The Manhattan Theatre Club is risking a lot of late with its welcome program of new plays. More power to it! I much preferred my favorite Fuddy Meers , which premiered at M.T.C., to its admired The Tale of the Allergist’s Wife by Charles Busch (soon to transfer to Broadway). Those are the odds with the shock-or disappointment-of the new. But I’m afraid its other new play, David Marshall Grant’s Current Events , which has just opened on its small second stage, is overambitious.

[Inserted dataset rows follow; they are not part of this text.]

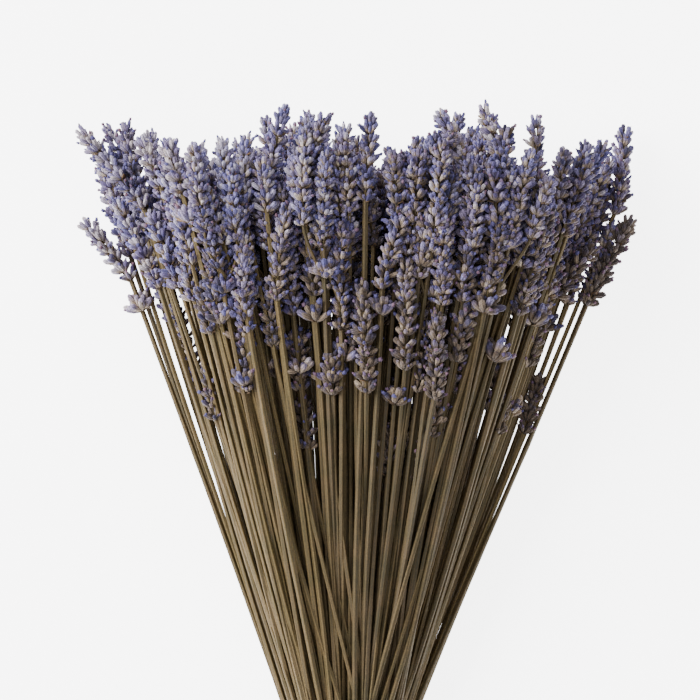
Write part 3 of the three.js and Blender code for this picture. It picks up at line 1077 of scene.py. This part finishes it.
def head_axis(spray, share):
    """A point of a head's axis, mm: it nods to one side towards its tip."""
    point = spray["foot_at"].lerp(spray["straight_tip"], share)
    point += spray["nod"] * max(share, 0) ** NOD_POWER
    point.z = held(point.z, LOWEST_AXIS, HIGHEST_AXIS)
    return point


# Section of a square stalk, 1 across: blunt ribs at its corners and a groove along each side.
SECTION = [(0.33, 0.0), (0.47, 0.27), (0.27, 0.47)]


def section_shape():
    points = []
    for quarter in range(4):
        turn = Matrix.Rotation(quarter * math.pi / 2, 3, "Z")
        points.extend(turn @ Vector((x, y, 0)) for x, y in SECTION)
    edges = [(index, (index + 1) % len(points)) for index in range(len(points))]
    # groove is 1 at the middle of each side, where the stalk's material paints shade
    return mesh_object("stalk_section", points, [], {"groove": [1.0, 0.0, 0.0] * 4}, edges)


def stalk_paths(sprays, mean_width):
    """Points, edges and attributes of the stalks' axes; mean_width in mm."""
    points = []
    edges = []
    carries = {"thickness": [], "tint": [], "roll": []}
    for spray in sprays:
        draw = random.Random(spray["key"] + WIDTH_DRAWS)
        width = mean_width * draw.uniform(*STALK_WIDTHS)
        if "offset" in spray:
            width *= SHOOT_WIDTH
        across = spray["cell"]["crown"].x
        # painted shade across the middle of the bunch, and painted light at the left and at the right
        # edge
        dull = held(min(across - SHADE_FROM, LIT_EDGE_BEYOND - across) / SHADE_OVER)
        mean, painted_shade_drop, spread = UPPER_STALKS if "sag" in spray else INSIDE_STALKS
        colour = held(draw.gauss(mean - painted_shade_drop * dull, spread))
        turned = draw.uniform(0, math.pi / 2)
        nodes = [draw.uniform(*place) for place in NODE_PLACES]
        path = stalk_path(spray)
        widths = []
        for point in path:
            swell = sum(math.exp(-((point.y - node) / NODE_LENGTH) ** 2) for node in nodes)
            widths.append(width * (1 + NODE_SWELL * swell))
        for step in range(1, RACHIS_STEPS + 1):
            share = RACHIS_SHARE * step / RACHIS_STEPS
            path.append(head_axis(spray, share))
            widths.append(width * mix(*RACHIS_WIDTHS, share))
        for point, wide in zip(path, widths):
            point.z = max(point.z, wide * HALF_SECTION + FLOOR_GAP)
        first = len(points)
        points.extend((p + SHIFT) * MM for p in path)
        edges.extend((first + i, first + i + 1) for i in range(len(path) - 1))
        carries["thickness"].extend(w * MM for w in widths)
        carries["tint"].extend([colour] * len(path))
        carries["roll"].extend([turned] * len(path))
    return points, edges, carries


# ------------------------------------------------------------------ heads

# Between whorls, mm: the first two steps down from the tip are shorter.
WHORL_SPACING = 5.15
TOP_SPACINGS = (3.4, 4.4)
SPACINGS = (0.92, 1.1)
# The direction at a whorl is taken over this share of the head's length, to both sides, and at
# a lone whorl over so many mm.
AXIS_REACH = 0.1
LONE_AXIS_REACH = 5
CALYX_LENGTH = 5.2
BRACT_LENGTH = 3.0
COROLLA_LENGTH = 1.8
# The head's radius that these lengths belong to.
MIDDLING_RADIUS = 6.0
# How far the highest whorl sits below the tip, by calyces, and the lowest past the foot, mm.
TOP_WHORL = 0.78
LOWEST_WHORL = -1.5
# From this far up a head narrows to so much at its tip; its lowest whorl is narrower too.
NARROWS_FROM = 0.6
NARROWEST = 0.84
LOWEST_SIZE = 0.95
# How many calyces a whorl has; towards the tip they are fewer and lean out less.
WHORL_CALYCES = (10, 13)
FEWEST_CALYCES = 5
TIP_CALYCES = 0.72
TIP_OPEN = 0.72
OPEN = (0.88, 1.12)
# Rings of a whorl: how many calyces, unless the whorl tells, how they lean out, how far up.
OUTER_RING = (51, 0.0)
INNER_RING = (4, 25, 0.9)
TOP_RINGS = [(6, 36, 0.0), (3, 14, 1.0)]
LONE_OUTER_RING = (55, 0.0)
LONE_INNER_RING = (8, 32, 1.2)
LONE_SIZES = (1.3, 1.5)
LONE_OPEN = (0.8, 1.1)
# Which sprays have a whorl of their own below the head, from which foot on, and how far below.
STRAY_WHORL_SHARE = 0.35
STRAY_WHORL_FOOT = 64
STRAY_WHORL_BELOW = (9, 17)
# How many places of a whorl are bare, and how many calyces still hold a withered corolla.
CALYX_GAP = 0.08
COROLLA_SHARE = 0.3
COROLLA_SEAT = 0.88
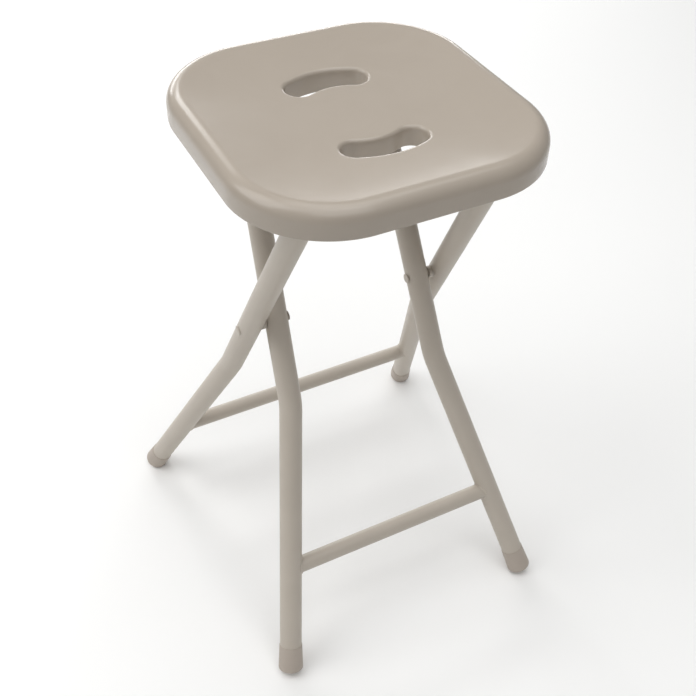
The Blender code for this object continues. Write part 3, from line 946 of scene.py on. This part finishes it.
@dataclass
class SeatFixings:
    """The hinge straps, the catches and their screws, under the seat.

    Attributes:
        hinge: (y, z) of the front bar, which the straps hold.
        rest: (y, z) of the rear bar, which lies in the catches.
        room: Bore radius of the straps and catches.
        wall: Their thickness.
        reach: Bar to screw, along Y.
        strap_x: Middle plane to a strap's middle.
        strap_width: A strap's width.
        catch_x: Middle plane to a catch's middle.
        catch_width: A catch's width.
        hold: The two ends of a catch's hold, about the bar, from straight back.
        boss: Radius of the screw bosses, which sets the flanges' length.
        corner: Radius of the flanges' lower corners.
        fine: Radius of the rounded edges on both sides of a strap or catch.
        head: A screw head's radius.
        head_rise: Its height.
        shank: The screw's radius.
        shank_length: Its length above the flange.
        recess: Half the width and half the length of the cross in a screw's head.
        recess_depth: The cross's depth.
        recess_slope: Width of its walls' slope, as a share of its own size.
        gap: Clearance between a flange and a screw's head.
    """

    hinge: tuple[float, float]
    rest: tuple[float, float]
    room: float
    wall: float = 2.6 * MM
    reach: float = 17.2 * MM
    strap_x: float = 36 * MM
    strap_width: float = 14 * MM
    catch_x: float = 20 * MM
    catch_width: float = 15 * MM
    hold: tuple[float, float] = (math.radians(-25), math.radians(140))
    boss: float = 4.5 * MM
    corner: float = 0.8 * MM
    fine: float = 0.35 * MM
    head: float = 3 * MM
    head_rise: float = 1.6 * MM
    shank: float = 1.5 * MM
    shank_length: float = 8.5 * MM
    recess: tuple[float, float] = (0.4 * MM, 1.7 * MM)
    recess_depth: float = 0.9 * MM
    recess_slope: float = 0.3
    gap: float = 0.3 * MM

    def screw_places(self) -> dict[str, tuple[float, float]]:
        """Each screw's name and (x, y)."""
        places = {}
        for hand in Hand:
            word, x = hand.word, hand.value
            places[f"hinge_screw_front_{word}"] = (x * self.strap_x, self.hinge[0] - self.reach)
            places[f"hinge_screw_back_{word}"] = (x * self.strap_x, self.hinge[0] + self.reach)
            places[f"catch_screw_{word}"] = (x * self.catch_x, self.rest[0] + self.reach)
        return places

    @property
    def outer(self) -> float:
        """Outer radius of the straps and catches."""
        return self.room + self.wall

    @property
    def flange_turn(self) -> float:
        """Angle about the bar at which a flange's underside meets the outer radius."""
        return math.asin(self.wall / self.outer)

    def flange(self) -> np.ndarray:
        """The lower corner and the end of the flange behind the bar, as (y, z) about the bar."""
        reach = self.reach + self.boss
        corner = arc(self.corner, 1.5 * np.pi, TAU, 4) + (reach - self.corner, self.corner - self.wall)
        return np.concatenate([corner, [(reach, 0.0)]])

    def hook_end(self, angle: float, start: float, count: int) -> np.ndarray:
        """The half circle that rounds off a catch at one end of its hold.

        Args:
            angle: The end's place about the bar.
            start: Where the half circle starts, about its own middle.
            count: Points in it, of which the first and last are left out.

        Returns:
            (y, z) points about the bar.
        """
        middle = (self.room + self.wall / 2) * rays(angle)
        return middle + arc(self.wall / 2, start, start + np.pi, count)[1:-1]

    def strap_section(self) -> np.ndarray:
        """A half ring under the bar with a flat flange on each side, as (y, z) about the bar."""
        flange = self.flange()
        return np.concatenate([
            arc(self.room, 0, -np.pi, 33),
            flange[::-1] * (-1, 1),
            arc(self.outer, np.pi + self.flange_turn, TAU - self.flange_turn, 27),
            flange,
        ])

    def catch_section(self) -> np.ndarray:
        """A hook over the bar, with round ends and one flange behind, as (y, z) about the bar."""
        back, front = self.hold
        return np.concatenate([
            arc(self.room, front, back, 33),
            self.hook_end(back, back + np.pi, 7),
            arc(self.outer, back, -self.flange_turn, 4),
            self.flange(),
            arc(self.outer, 0.0, front, 27),
            self.hook_end(front, front, 9),
        ])

    def clip(self, section: np.ndarray, bar: tuple[float, float], x: float, width: float) -> np.ndarray:
        """A section carried along X, its last bit at each end drawn in for a rounded edge.

        Each point moves along the section's normal by how far a small quarter circle has turned in.

        Args:
            section: (y, z) points about the bar.
            bar: (y, z) of the bar.
            x: Middle of the piece.
            width: Its width.

        Returns:
            Points by station and section point.
        """
        fine = self.fine
        ahead = np.roll(section, -1, 0) - section
        ahead = unit(unit(ahead) + unit(np.roll(ahead, 1, 0)))
        inward = np.stack([-ahead[:, 1], ahead[:, 0]], 1)
        following = np.roll(section, -1, 0)
        area = np.sum(section[:, 0] * following[:, 1] - section[:, 1] * following[:, 0])
        inward = inward * np.sign(area)
        quarter = arc(fine, np.pi, np.pi / 2, 4)
        stations = [(x - width / 2 + fine + a, fine - b) for a, b in quarter]
        stations += [(x + width / 2 - fine - a, fine - b) for a, b in quarter[::-1]]
        rows = []
        for station, inset in stations:
            flat = section + inward * inset + bar
            rows.append(np.concatenate([np.full((len(flat), 1), station), flat], 1))
        return np.stack(rows)

    def screw_grid(self, x: float, y: float) -> np.ndarray:
        """A pan-head screw: a dome with a cross cut into it, then a plain shank.

        The recess is as deep as a smooth step of the distance to the nearer of two crossed bars.

        Args:
            x: The screw's X.
            y: The screw's Y.

        Returns:
            Points by ring and place round it, from the head's middle to the shank's end.
        """
        seat = self.hinge[1] - self.wall - self.gap
        radii = np.linspace(0.02, 1, 18) * self.head
        local = radii[:, None, None] * rays(around(64))
        drop = self.head_rise * np.sqrt(np.maximum(1 - (radii / self.head) ** 4, 0))
        across, along = np.abs(local[..., 0]), np.abs(local[..., 1])
        thin, long = self.recess
        bar = np.minimum(np.maximum(across / thin, along / long), np.maximum(across / long, along / thin))
        cut = np.clip((1 - bar) / self.recess_slope + 0.5, 0, 1)
        depth = self.recess_depth * cut * cut * (3 - 2 * cut)
        z = seat - drop[:, None] + depth
        head = np.concatenate([local + (x, y), z[..., None]], -1)
        rim = np.array([[self.shank, 0.0], [self.shank, self.shank_length]])
        shank = turned(rim, np.array([x, y, seat]), UP, 64)
        turn = np.argmin(np.linalg.norm(shank[0] - head[-1, 0], axis=1))
        return np.concatenate([head, np.roll(shank, -turn, 1)])

    def build(self, plastic: bpy.types.Material, plate: bpy.types.Material) -> None:
        """Builds the straps, catches and screws, and places them on the seat."""
        kinds = (
            ("hinge_strap", self.strap_section(), self.hinge, self.strap_x, self.strap_width),
            ("catch", self.catch_section(), self.rest, self.catch_x, self.catch_width),
        )
        for hand in Hand:
            for kind, section, bar, x, width in kinds:
                surface = Surface().add(self.clip(section, bar, hand.value * x, width), loop_columns=True)
                piece = surface.build(f"{kind}_{hand.word}_fine", plastic)
                close_ends(piece)
                place(piece, "seat", Slot.SEAT, f"{kind}_{hand.word}")
        for name, (x, y) in self.screw_places().items():
            screw = Surface().add_tube(self.screw_grid(x, y)).build(f"{name}_fine", plate)
            place(screw, "seat", Slot.PLATE, name)


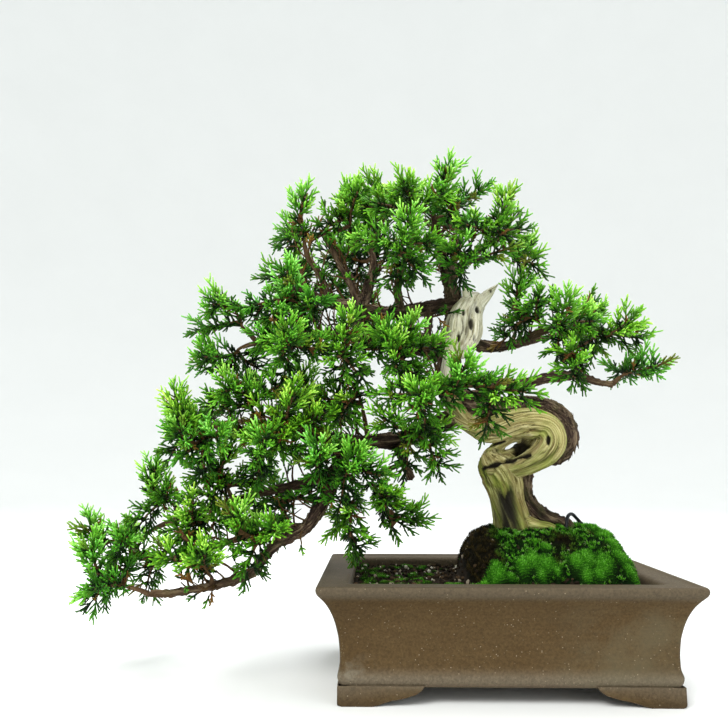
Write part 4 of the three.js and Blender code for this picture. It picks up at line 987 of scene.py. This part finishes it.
def plumes(base, tip, tone, brightness, dry, rng, side_count, fork_count):
    """Fine plumes: each has one axis, side branchlets round it, and forks on the longer of these."""
    away = tip - base
    reach = np.linalg.norm(away, axis=1)
    heading = away / reach[:, None]
    count = len(base)
    sway = around(heading, any_turn(rng, count)) * rng.uniform(0.02, 0.1, count)[:, None]
    start = heading - sway
    # Painted shade: each axis darkens towards its foot, and the plume's brightness is painted light.
    made = [branchlets(base, start, reach, sway, AXIS_RADIUS, 0.25, 4, 4,
                       (0.28 * brightness, 0.96 * brightness), tone, dry)]
    roll = any_turn(rng, count)
    for j in range(side_count):
        t = 0.16 + 0.74 * j / max(side_count - 1, 1) + rng.uniform(-0.035, 0.035, count)
        root = base + start * (reach * t)[:, None] + sway * (reach * t ** 2)[:, None]
        turn = roll + GOLDEN_ANGLE * j + rng.uniform(-0.35, 0.35, count)
        out = around(heading, turn)
        lean = np.radians(rng.uniform(32, 48, count))
        first = heading * np.cos(lean)[:, None] + out * np.sin(lean)[:, None]
        length = (SIDE_LENGTH - 4.4 * t) * np.clip(reach / 15, 0.55, 1.15) * rng.uniform(0.8, 1.2, count)
        bend = heading * 0.16 - out * 0.1 + np.array([0, 0, 0.05])
        # Painted shade darkens each branchlet's inner end, scaled by the plume's painted brightness.
        inner = brightness * (0.3 + 0.42 * t)
        outer = brightness * (0.76 + 0.22 * t)
        shift = clamped(tone + rng.normal(0, 0.08, count))
        rings = 2 if j < 3 else 3
        ages = (inner, outer)
        made.append(branchlets(root, first, length, bend, SIDE_RADIUS, 0.12, rings, 3, ages, shift, dry))
        if j < fork_count:
            fork_root = root + first * (length * 0.42)[:, None]
            hand = 1 if j % 2 else -1
            square = unit(np.cross(first, heading)) * hand
            fork = unit(first * 0.84 + square * 0.5 + heading * 0.2)
            made.append(branchlets(fork_root, fork, length * 0.52, bend * 0.5, FORK_RADIUS, 0.1, 2, 3,
                                   ages, shift, dry))
    return made


def welded(node):
    """A CAD node's corners in the pot's frame, joined where they meet, and its triangles."""
    mesh = node.data
    mesh.calc_loop_triangles()
    points = points_of(mesh)
    _, first, where = np.unique(np.round(points, 2), axis=0, return_index=True, return_inverse=True)
    corners = np.empty(len(mesh.loop_triangles) * 3, np.int32)
    mesh.loop_triangles.foreach_get("vertices", corners)
    faces = where.reshape(-1)[corners].reshape(-1, 3)
    whole = (faces[:, 0] != faces[:, 1]) & (faces[:, 1] != faces[:, 2]) & (faces[:, 0] != faces[:, 2])
    return points[first], faces[whole]


def shoots_of(points, faces):
    """The solid's shoots, as their tips and the three corners of their bases, and the faces left bare."""
    touching = [[] for _ in points]
    for number, face in enumerate(faces):
        for corner in face:
            touching[corner].append(number)
    tips, bases, used = [], [], set()
    for corner, around_it in enumerate(touching):
        if len(around_it) != 3:
            continue
        ring = []
        for number in around_it:
            a = list(faces[number])
            at = a.index(corner)
            ring.append((a[(at + 1) % 3], a[(at + 2) % 3]))
        follow = dict(ring)
        start = ring[0][0]
        loop = [start, follow.get(start), follow.get(follow.get(start))]
        if None in loop or len(set(loop)) != 3:
            continue
        if np.linalg.norm(points[corner] - points[loop].mean(axis=0)) < SHORTEST_SHOOT:
            continue
        tips.append(corner)
        bases.append(loop)
        used.update(around_it)
    bare = [face for number, face in enumerate(faces) if number not in used]
    return np.array(tips), np.array(bases), np.array(bare)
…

Mr. Grant’s first play, Snakebit , was well received, but his latest never makes up its mind what it wants to be: madcap dysfunctional family saga, coming-of-age play, coming-out play, political satire or serious moral discourse about compromise and cynicism in the age of Clinton. I was glad the cell phones were ringing onstage for once. But I regret that I didn’t believe a word of Current Events , including its story about a future Democratic senator who hopes to get away with his dirty little secret: He may or may not have had an illegitimate son who-we can only suspect-might be his “nephew,” the 15-year-old brat and closet homosexual who’s been starving himself to death for nine days because, among other stuff, his adopted mother, a ditz and ex-model, has forgotten to buy him a Christmas tree. There’s also an old-fashioned liberal, a rather sweet matriarch in a wheelchair who’s meant to be an ogre and is fond of singing “Puff the Magic Dragon,” and a young, somewhat sinister multimillionaire political assistant with lots of files who once wanted to be a hairdresser. The brat strongly suspects who his dad is. You do the math.